When domain-specific product data is not authored in Aras PLM, it can be managed there by leveraging links to outside systems. Aras PLM is built for connectivity within and without—including links to multiple CAD, CAE, and PLM tools—to ensure that data from the many tools that product engineering teams use can be supported. And because it is built for upgradeability, these connections are maintained throughout the upgrade process, ensuring that engineers are not “stuck” on legacy software versions and that business processes and teams can be fast-moving and flexible as the OEM’s product strategy grows and evolves. 
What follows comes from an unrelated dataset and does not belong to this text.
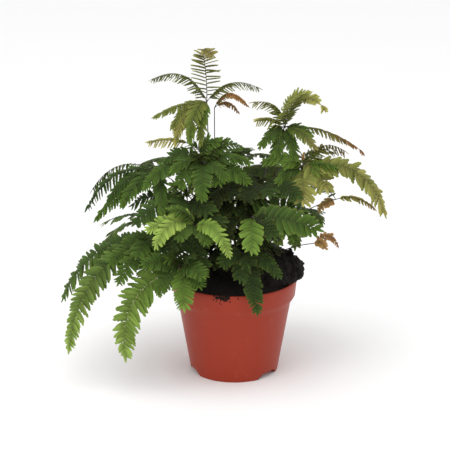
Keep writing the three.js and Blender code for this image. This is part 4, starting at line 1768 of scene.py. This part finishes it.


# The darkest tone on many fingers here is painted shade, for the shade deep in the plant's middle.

One or Many … Why Not Both?

One organization needs multiple teams—both inside and outside the company—to contribute to the development of a great product, to ensure quality and accuracy throughout its manufacture, to service and maintain it right, and to capture operational and failure data from the field to inform the best future upgrades and improvements. Powering that collaboration from one, authoritative source of accurate, up-to-date product information—accessible by anyone with a critical role in that process, in a way that provides the perspective and control they need—accelerates and improves their contribution to the product lifecycle.

It’s not just two views of the data that product development organizations need—it’s actually more. But it is, in fact, one authoritative source of product information that helps ensure that these many views, and the stakeholders accessing them, stay current with product changes, accelerate the design process while maintaining accuracy, and can author and interrogate data confidently knowing they have the most up-to-date, complete record of the product’s quickly evolving information. That sounds like PLM nirvana to me.